Search code examples
c++algorithmstring-search

String Finding Alg w/ Lowest Freq Char


I have 3 text files. One with a set of text to be searched through
(ex. ABCDEAABBCCDDAABC)
One contains a number of patterns to search for in the text
(ex. AB, EA, CC)
And the last containing the frequency of each character
(ex.
A 4
B 4
C 4
D 3
E 1
)
I am trying to write an algorithm to find the least frequent occurring character for each pattern and search a string for those occurrences, then check the surrounding letters to see if the string is a match. Currently, I have the characters and frequencies in their own vectors, respectively. (Where i=0 for each vector would be A 4, respectively.
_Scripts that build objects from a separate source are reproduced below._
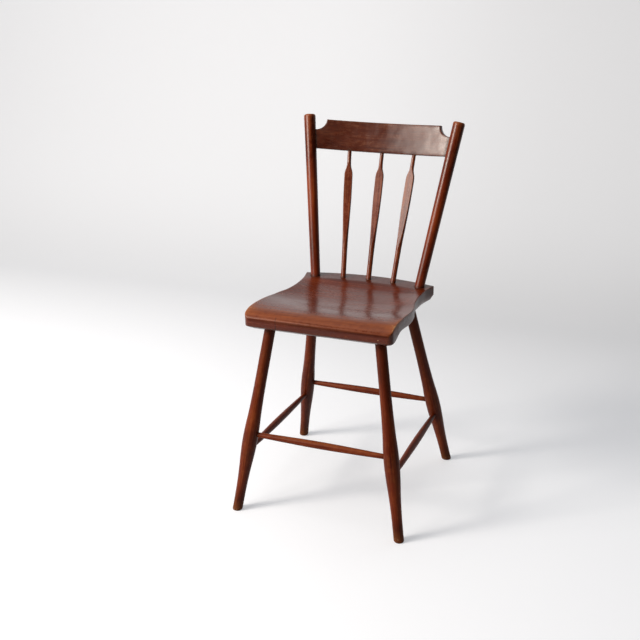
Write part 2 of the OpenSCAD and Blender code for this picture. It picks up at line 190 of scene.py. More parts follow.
# %% The room: pale on the window's side and behind the sweep, dim elsewhere
ROOM_DIM, ROOM_SIDE, ROOM_BACK = 0.05, 0.28, 0.5
ROOM_TINT = "f6f6f8"
SIDE_ENDS, BACK_STARTS = (-0.95, 0.1), (0.05, 0.7)      # as parts of a unit direction
world = bpy.data.worlds.new("soft_room")
world.use_nodes = True
room = world.node_tree
room.nodes.clear()
towards = add(room, "ShaderNodeSeparateXYZ",
              {"Vector": add(room, "ShaderNodeTexCoord").outputs["Generated"]})
side = add(room, "ShaderNodeMapRange",
           {"Value": towards.outputs["X"], "From Min": SIDE_ENDS[0], "From Max": SIDE_ENDS[1],
            "To Min": ROOM_SIDE, "To Max": 0.0}, interpolation_type="SMOOTHSTEP")
back = add(room, "ShaderNodeMapRange",
           {"Value": towards.outputs["Y"], "From Min": BACK_STARTS[0], "From Max": BACK_STARTS[1],
            "To Min": 0.0, "To Max": ROOM_BACK}, interpolation_type="SMOOTHSTEP")
level = add(room, "ShaderNodeMath", {0: side, 1: back}, operation="ADD")
level = add(room, "ShaderNodeMath", {0: level, 1: ROOM_DIM}, operation="ADD")
sky = add(room, "ShaderNodeBackground", {"Color": linear(ROOM_TINT), "Strength": level})
add(room, "ShaderNodeOutputWorld", {"Surface": sky})
bpy.context.scene.world = world
print("room light", ROOM_DIM, "to", ROOM_BACK)

# %% [markdown]
# ## Stained, varnished and worn hardwood
# The whole chair has one kind of finish: a red-brown stain that sinks unevenly into the grain,
# under a thin old varnish. What the eye reads is long darker and lighter streaks that follow
# each piece, blotches a few fingers wide, a half gloss that is duller where it is worn, and
# warm lighter wood where hands, clothes and shoes have rubbed the stain away.
#
# One flat pattern over the whole chair would run across a slanted leg. So each piece carries
# three attributes of its own. `grain` is its own coordinate, with z along the grain. `wear`
# says where it is rubbed, and the third where dirt stays and where shade is painted. The layers
# below are built in the order in which they came onto the real chair, and each one reads the
# same four noises.

# %% The patterns in the wood
STREAK_MM = 2.4        # width of one grain streak
PORE_MM = 0.6          # real pores are finer than 0.2 mm, too fine to show, so these are coarser
BLOTCH_MM = 55.0       # size of the uneven patches of stain
SPOT_MM = 11.0         # size of the spots that wear and dirt leave
CELL_STREAKS = 4       # a noise cell holds about this many streaks side by side
GRAIN_STRETCH = 0.035  # a streak is about 30 times longer than it is wide
BLOTCH_STRETCH = 0.45  # blotches run along the grain too, but only a little


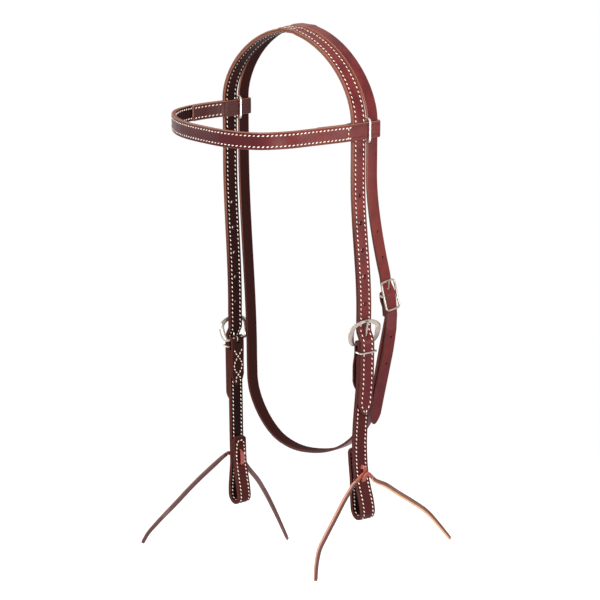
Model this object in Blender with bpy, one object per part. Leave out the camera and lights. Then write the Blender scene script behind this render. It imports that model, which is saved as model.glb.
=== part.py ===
"""Western headstall of stitched leather straps, with wire buckles and rings.

Metres, +Z up. The origin is the underside of the crown strap at the poll.
+X is the horse's near side and the browband is towards -Y.
"""
import math

import bmesh
import bpy
from mathutils import Matrix, Vector

# Leather
STRAP_WIDTH = 0.0159
PLY = 0.0020
EDGE_ROUND = 0.0004
CLEARANCE = 0.0003
STRAP_THICK = 2 * PLY + CLEARANCE
HOLE_RADIUS = 0.0021
HOLE_SPACING = 0.0268
TIP_LENGTH = 0.011
TIP_FLAT = 0.0016
HOLE_SIDES = 12
CUT_OVERRUN = 0.002

# Crown strap
CROWN_HALF_WIDTH = 0.0957
CROWN_SHIFT = 0.0022
CROWN_RISE = 0.0745
CROWN_FLAT = 0.010
NEAR_ROUNDNESS = 1.80
OFF_ROUNDNESS = 1.72
CROWN_SIDE_AFT = -0.0012
STRAIGHT_BELOW = 0.128
STATION_STEP = 0.012

# Cheek pieces, their heel bars measured from the poll
CHEEK_HALF_WIDTH = 0.0979
NEAR_CHEEK_AFT = 0.0076
OFF_CHEEK_AFT = 0.0070
NEAR_HEEL_DROP = 0.2920
OFF_HEEL_DROP = 0.3315
NEAR_LEAN = math.radians(-0.3)
OFF_LEAN = math.radians(0.5)
NEAR_DRIFT = 0.0040
OFF_DRIFT = 0.0015
DRIFT_START = 0.100
NEAR_BOW = 0.0042
OFF_BOW = 0.0
BOW_START = 0.030
SWAY_END = 0.1715
NEAR_YAW = math.radians(4.0)
OFF_YAW = math.radians(0.0)
NEAR_TWIST = math.radians(5.0)
OFF_TWIST = math.radians(-2.0)
TWIST_START = 0.020
TWIST_RUN = 0.140
TURNBACK = 0.050
NEAR_HANG = 0.0036
OFF_HANG = 0.0006
LOOP_BOTTOM = 0.183
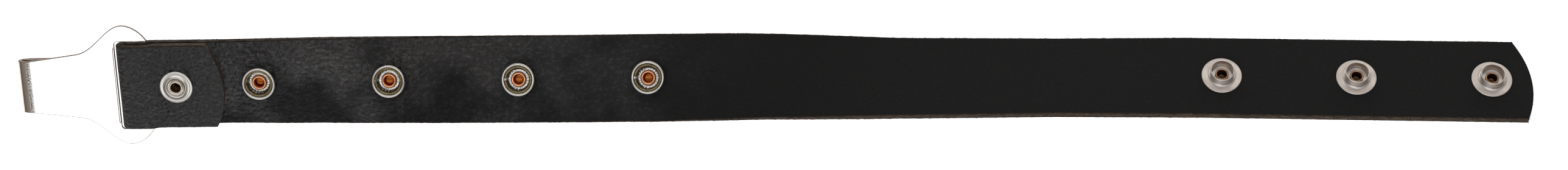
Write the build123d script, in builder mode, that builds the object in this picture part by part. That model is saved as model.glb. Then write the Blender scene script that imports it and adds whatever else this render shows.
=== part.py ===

Is there a better way to do this? Maybe a faster data structure? Also, what are some efficient ways to check the pattern string against the piece of the text string once the least frequent letter is found?


Solution

  • You can run the Aho-Corasick algorithm. Its complexity (once the preprocessing - whose complexity is unrelated to the text - is done), is Θ(n + p), where

    • n is the length of the text

    • p is the total number of matches found

    This is essentially optimal. There is no point in trying to skip over letters that appear to be frequent:

    1. If the letter is not part of a match, the algorithm takes unit time.

    2. If the letter is part of a match, then the match includes all letters, irrespective of their frequency in the text.